China’s reform agenda, set out in the Twelfth Five-Year Plan, also acknowledges the importance of fiscal policy. China has undergone significant fiscal reforms in recent years that have helped to build a solid fiscal position. Fiscal revenues have increased from less than 10% of GDP, in the mid nineties, to 20% of GDP today.
However, greater efforts are needed to address major constraints. Fiscal revenues are still relatively low compared to OECD countries, making it difficult to allocate adequate public resources to social development. This has been particularly noticeable in the limited funding devoted to basic social services.
While social spending has increased rapidly in recent years, it too remains relatively low. About 35% of government revenue is spent on social security, education and healthcare, compared with an average of 52% in other middle-income countries. Moreover, recent reforms have focused on expanding the coverage of benefits rather than restructuring the benefits themselves.
The government is piloting some important initiatives, such as the introduction of a property tax on luxury housing in Shanghai and Chongqing. These taxes are a step in the right direction, but the ultimate goal must be a genuine property tax based on home values and universally imposed on all urban homes. The pilot program to introduce a value-added tax, or VAT, on services in selected cities and sub-sectors has proved highly successful, but the scope of the pilot is restricted to 12 cities and municipalities.
More broadly, reforms are needed to ensure that the fiscal system will support inclusive growth and the rebalancing of the economy.
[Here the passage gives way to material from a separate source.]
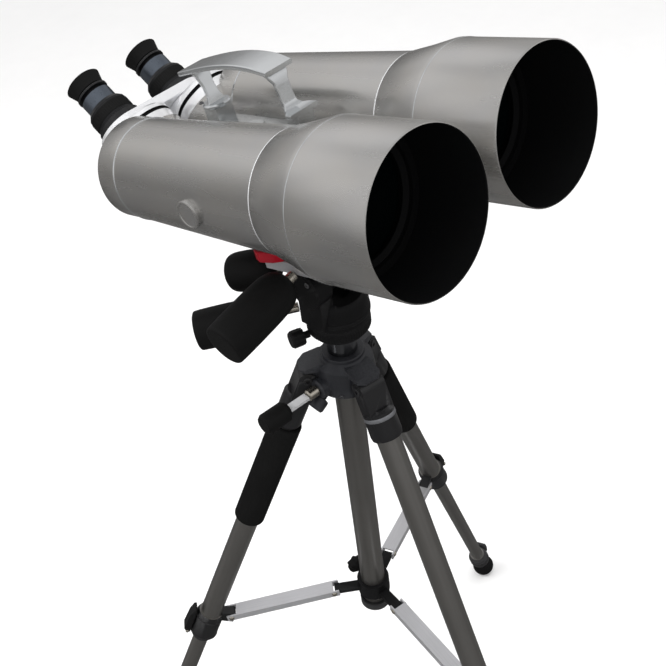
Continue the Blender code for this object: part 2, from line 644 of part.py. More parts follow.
def leg_lower(name, leg):
    """Lower tube with the ball foot, cut flat at the floor."""
    parent = pivot("leg_lower_slide_" + name, leg @ move(0, 0, LOCK_LOW))
    lower = solid("leg_lower_" + name, rod(LEG_LOW_R, -FOOT_L, -480, 24),
                  leg, "tube_alloy", parent)
    ball = [(FOOT_R * sin(pi * i / 8) if 0 < i < 8 else 0, -FOOT_L - FOOT_R * cos(pi * i / 8))
            for i in range(9)]
    add(lower, lathe(ball, 24), leg)
    cut(lower, box(both(900), both(900), (-OPT_H - 60, -OPT_H)), STAND)


# ================================================================== spreader
def brace_hub():
    """Ring on the sleeve with three lugs, and its lock knob."""
    parent = pivot("hub_slide", STAND @ move(0, 0, HUB_Z))
    hub = solid("brace_hub", tube(18.0, SLEEVE_R + GAP, HUB_Z - 9, HUB_Z + 11, 28),
                STAND, "head_black", parent)
    for azimuth in LEG_AZIMUTH.values():
        add(hub, box((15.5, HUB_PIVOT_R + 5.5), both(LUG_HALF), both(5.0)),
            facing(azimuth) @ move(0, 0, HUB_Z))
    knob = outward(HUB_KNOB_AZIMUTH, radius=15.2, height=HUB_Z + 1)
    cut(hub, rod(3.4, -6, 12, 16), knob)
    solid("hub_lock_knob", lathe([
        (0, 0), (3.0, 0), (3.0, 9), (4.5, 10), (9.5, 14), (10.5, 18), (9.5, 23), (4, 25),
        (0, 25)], 20), knob, "rubber", pivot("hub_knob_axis", knob))


def brace_arm(name, azimuth):
    """Channel open below; local X runs from the outer pivot towards the hub."""
    frame = (facing(azimuth) @ move(BRACE_OUT_R, 0, BRACE_OUT_Z) @ turn(180, "Z")
             @ turn(-BRACE_RISE, "Y"))
    arm = solid("brace_arm_" + name, box((-5, BRACE_L), both(8.2), (-4.0, 4.5)),
                frame, "brace_alloy", pivot("brace_hinge_" + name, frame))
    inside, past_hub = both(6.4), BRACE_L + 5
    cut(arm, box((-8, past_hub), inside, (-8.0, 2.9)), frame)
    # open the top of the channel at both ends
    cut(arm, box((BRACE_L - 40, past_hub), inside, both(8.0)), frame)
    cut(arm, box((-8, 14.0), inside, both(8.0)), frame)


# ================================================================== build
for side, sign in (("left", 1), ("right", -1)):
    axis = barrel_axis(sign)
    dew_shield(side, axis)
    objective_cone(side, axis)
    objective_lens(side, axis)
    barrel(side, sign, axis)
    rear_housing(side, sign, axis)
    prism(side, axis)
    eyepiece_turret(side, sign)
    eyepiece(side, sign)
bridge_plate()
centre_casting()
carry_handle()

release_clamp()
tilt_block()
for grip in GRIPS:
    clamp_grip(*grip)
pan_yoke()
pan_base()

centre_column()
crank = outward(CRANK_AZIMUTH, radius=0, height=CRANK_Z)
crown(crank)
column_sleeve()
crank_handle(crank)

for name, azimuth in LEG_AZIMUTH.items():
    leg = facing(azimuth) @ move(PIVOT_R, 0, PIVOT_Z) @ turn(-SPLAY, "Y")
    leg_upper(name, leg, pivot("leg_hinge_" + name, leg))
    leg_lever(name, leg)
    leg_middle(name, leg)
    leg_lower(name, leg)
brace_hub()
for name, azimuth in LEG_AZIMUTH.items():
    brace_arm(name, azimuth)

bpy.context.view_layer.update()
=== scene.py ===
"""Looks of the astronomy binoculars: fine meshes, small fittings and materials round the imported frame.

Each piece is built in its own local frame (lengths in mm), stands for one CAD node, and rides on
that node's body.  Turned pieces have local Z along their axis, so grain runs along the real part.
"""
import json
import bpy
import bmesh
from math import sin, cos, tan, pi, radians, degrees, sqrt, atan2, hypot
from mathutils import Matrix, Vector, noise

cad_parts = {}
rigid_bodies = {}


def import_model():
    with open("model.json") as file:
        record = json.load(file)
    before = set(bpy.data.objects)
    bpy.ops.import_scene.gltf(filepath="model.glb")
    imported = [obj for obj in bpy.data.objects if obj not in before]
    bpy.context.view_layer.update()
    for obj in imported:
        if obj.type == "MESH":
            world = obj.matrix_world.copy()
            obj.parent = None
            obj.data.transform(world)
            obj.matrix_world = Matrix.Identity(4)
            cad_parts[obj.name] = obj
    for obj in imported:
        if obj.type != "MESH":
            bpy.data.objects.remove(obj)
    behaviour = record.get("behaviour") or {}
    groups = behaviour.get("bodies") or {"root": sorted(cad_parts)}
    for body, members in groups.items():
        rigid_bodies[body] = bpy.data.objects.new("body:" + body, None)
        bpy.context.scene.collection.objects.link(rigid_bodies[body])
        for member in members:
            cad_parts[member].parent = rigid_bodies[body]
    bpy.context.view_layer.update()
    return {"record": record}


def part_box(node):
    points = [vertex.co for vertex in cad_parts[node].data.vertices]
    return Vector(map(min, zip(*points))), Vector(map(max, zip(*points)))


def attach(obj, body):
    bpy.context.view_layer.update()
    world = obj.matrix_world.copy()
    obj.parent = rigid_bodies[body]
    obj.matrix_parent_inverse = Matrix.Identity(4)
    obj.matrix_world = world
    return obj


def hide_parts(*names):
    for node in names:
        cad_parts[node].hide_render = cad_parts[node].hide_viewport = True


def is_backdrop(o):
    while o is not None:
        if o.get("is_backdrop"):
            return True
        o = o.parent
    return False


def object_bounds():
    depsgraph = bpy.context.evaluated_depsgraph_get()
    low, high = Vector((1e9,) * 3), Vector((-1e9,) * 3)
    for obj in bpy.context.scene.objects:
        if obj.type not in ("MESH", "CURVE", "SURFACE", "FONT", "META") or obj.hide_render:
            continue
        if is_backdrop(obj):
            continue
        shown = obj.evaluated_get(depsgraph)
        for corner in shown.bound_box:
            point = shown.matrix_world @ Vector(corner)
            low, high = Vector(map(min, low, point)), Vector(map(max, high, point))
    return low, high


for ob in list(bpy.data.objects):
    bpy.data.objects.remove(ob, do_unlink=True)
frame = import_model()
COL = bpy.context.scene.collection
RECORD = frame["record"]
BODY_OF = {n: b for b, ns in RECORD["behaviour"]["bodies"].items() for n in ns}
SLOT_OF = {s["node"]: s["material_slot"] for s in RECORD["subparts"]}
MM = 0.001
SEG = 2.5                           # facets round a turned piece, as a share of the drawn count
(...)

This is a complex task, requiring comprehensive and mutually supportive policy actions. Let me touch on four initiatives that I believe could move the country further toward these goals.
First, the tax base should be broadened. Recent reforms have reduced the number of personal income tax payers to less than 3% of the population. Tax evasion is high, and collection and enforcement are low. More importantly, the narrow base leaves policy-makers with no powerful income distribution tool. Last year, the share of personal income tax in China’s total fiscal revenues reached less than 6%, far below the OECD average of 24%. The income tax base can be broadened through measures to curtail tax evasion, reduce the informal sector in the economy, and strengthen tax administration.
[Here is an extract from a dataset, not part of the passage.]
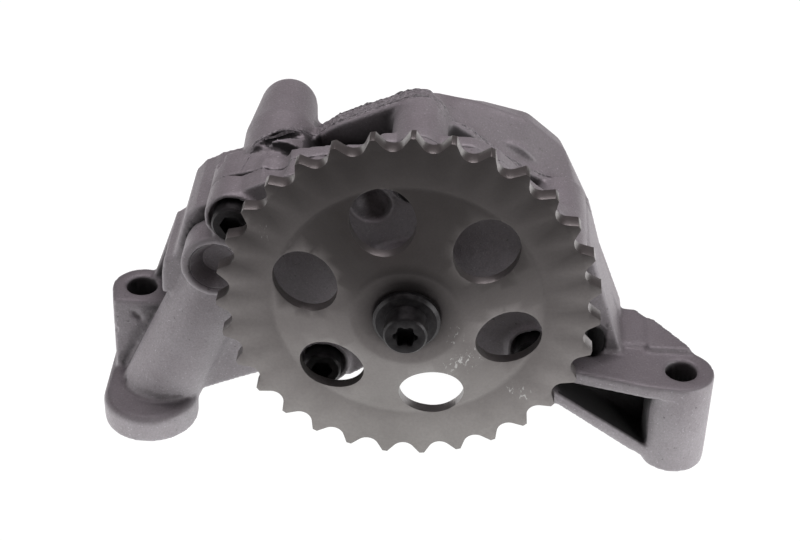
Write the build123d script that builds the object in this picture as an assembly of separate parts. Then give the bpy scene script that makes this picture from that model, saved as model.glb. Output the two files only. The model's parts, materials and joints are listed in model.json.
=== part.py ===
from build123d import *
from math import atan2, cos, pi, radians, sin, sqrt, tan
import os

# A chain-driven engine oil pump with two spur gears, in millimetres.
# X runs from the outlet foot to the right arm, Y from the sprocket to the back of the housing,
# Z up from the mounting faces. The origin lies on the mounting plane, under the drive shaft,
# midway between the front of the sprocket bolt and the suction flange.

# Stations along the shaft
shaft_height = 55.0
joint_y = -9.0
cover_plate = 8.0
joint_flange = 5.0
rear_wall = 7.0
rim_front_y = 9.0
rim_depth = 6.0

# Pumping gears
gear_width = 25.94
end_play = 0.03
gear_teeth = 11
gear_module = 2.25
pressure_angle = 20.0
profile_shift = 0.4
tooth_thinning = 0.1
tip_clearance = 0.08
case_wall = 5.0

# Shafts and bushes
shaft_radius = 7.0
idler_radius = 5.5
bush_wall = 1.5
running_gap = 0.03
idler_seat = 6.5
rear_bush_length = 10.0
rear_boss_wall = 3.0
idler_boss_step = 2.5
rear_rib_width = 3.5
rear_rib_angles = (0.0, 110.0, 180.0, 250.0)
snout_radius = 12.0
snout_length = 11.4

# Sprocket
chain_pitch = 9.525
sprocket_teeth = 31
tooth_height = 1.65
gap_depth = 3.53
gap_radius = 3.2
gap_flank_angle = 40.0
first_gap_angle = 3.13
rim_thickness = 4.2
web_thickness = 3.0
rim_inner_radius = 39.0
dish_outer_radius = 34.5
dish_inner_radius = 14.0
dish_height = 6.0
dish_rounding = 5.0
hub_radius = 12.8
hub_length = 6.0
window_count = 6
window_radius = 8.4
window_circle = 26.8
window_start = 44.9
sprocket_y = -29.0
nose_radius = 6.0
nose_flat = 4.6
nose_short = 0.4

# Sprocket bolt, M8 with a flanged head and a six-lobe recess
bolt_radius = 4.0
bolt_reach = 22.0
bolt_flange_radius = 8.5
bolt_flange_height = 2.0
bolt_head_radius = 5.5
bolt_head_height = 5.5
bolt_recess_radius = 3.2
bolt_recess_depth = 3.6
bolt_hole_extra = 1.0

# Cover screws, M6 by 16 socket heads in spot-faced bosses
screw_radius = 3.0
screw_reach = 16.0
screw_tip_room = 1.0
screw_head_radius = 5.0
screw_head_height = 6.0
screw_key = 5.0
screw_key_depth = 3.2
screw_clearance = 0.3
spot_radius = 5.9
seat_y = -16.0
collar_height = 2.6
boss_radius = 7.2
screw_places = {
    "upper_left": (-45.4, 16.3),
    "top": (0.5, 30.5),
    "upper_right": (37.6, 8.8),
    "lower_right": (33.0, -20.0),
    "lower_left": (-22.3, -28.0),
}
boss_depths = {
    "upper_left": 8.0,
    "top": 22.0,
    "upper_right": 19.5,
    "lower_right": 22.0,
    "lower_left": 22.0,
}

# Dowels across the joint
dowel_radius = 3.0
dowel_length = 12.0
dowel_places = {"left": (-11.0, -25.0), "right": (26.5, 14.0)}

# Mounting lugs, bored for M8 bolts
lug_height = 28.4
lug_bore = 4.25
left_lug = (-75.2, 9.9)
left_lug_radius = 8.2
post_front = (-74.0, -0.8)
post_inner = (-66.2, 9.9)
post_radius = 7.3
right_lug = (72.6, -15.1)
right_lug_radius = 8.8

# Outlet foot and its leaning column
foot_center = (-70.3, -11.0)
foot_radius = 12.9
foot_height = 8.0
foot_chamfer = 1.4
outlet_place = (-69.0, -8.2)
column_foot = (-67.2, -4.8)
column_radius = 10.6
column_lean = 24.5
column_length = 56.0
outlet_radius = 7.0
outlet_depth = 5.0
gallery_radius = 5.0
gallery_place = (-50.0, 1.0)
gallery_boss_radius = 9.2
gallery_boss_y = -19.0
cover_room = 0.3
plug_radius = 7.0
plug_depth = 4.0
plug_sink = 0.6
plug_wall = 1.2

# Oil passages beside the gears
recess_radius = 4.0
recess_reach = 14.5
recess_mouth = 9.0
pressure_depth = 12.0
pressure_width = 6.0
relief_feed_depth = 3.0
relief_feed_width = 3.4
passage_wall = 2.0
inlet_wall = 3.0

# Right arm
arm_plate = 4.0
arm_step = 1.0
arm_back_y = -9.5
arm_front_y = -21.0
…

Second, the progressivity of taxation should be increased. Currently the VAT is China’s single largest source of tax revenue. Direct taxation is more effective in adjusting income differences, and therefore more equitable. Indirect taxation is more effective in raising revenue, but highly regressive. Taxing capital gains and property, and introducing inheritance and gift taxes would also help to balance income distribution.
Third, social expenditure should be increased. Improved tax collection would allow for higher social expenditure. International experience indicates that increased public spending on health care directly increases private consumption, which, in turn, supports government efforts to rebalance the sources of growth in the economy. Similarly, increased spending on education and pensions will reduce life-cycle savings, free up household resources for consumption, increase living standards and help to balance income distribution.
The authorities in China could consider gradually increasing fiscal spending on education and health, which combined amounts to 5.6% of GDP, to levels closer to OECD averages at about 12.5% of GDP.
Fourth, it is essential to overhaul the tax revenue sharing system between the central and local governments. Universal coverage and equal access to social benefits in urban and rural areas requires increased budget support, and reform of the income distribution and equalizing mechanisms in the central government’s transfers to poorer provinces. One approach would be to increase existing transfers of fiscal resources from the central government and the share of the value added tax revenue accruing to local governments to ensure sufficient funds for an adequate provision of social services at the local level. Without such reforms, large disparities in public social spending per person will emerge, and perpetuate inequality.
As fiscal reforms are implemented, how can China ensure fiscal sustainability? Improved tax collection, further liberalization of energy and resource prices, introduction of environmental taxes, and the transfer of state-owned enterprises’ dividends into social expenditure would allow increased social spending without straining public finances.
Ladies and gentlemen, fiscal reform is a complex undertaking, but the benefits are clear. Through tax reform and increased spending on health, education, and pensions, the government can reduce pressure on low-income household budgets. The reforms will encourage households to consume, providing the country with social stability and the economy with an important buffer against external shocks.
ADB has worked closely with governments across Asia and the Pacific on key reforms. As partner in China’s development, we are pleased to offer our support for further reforms with a view to achieving our shared goal of inclusive, sustainable growth and a better standard of living for all.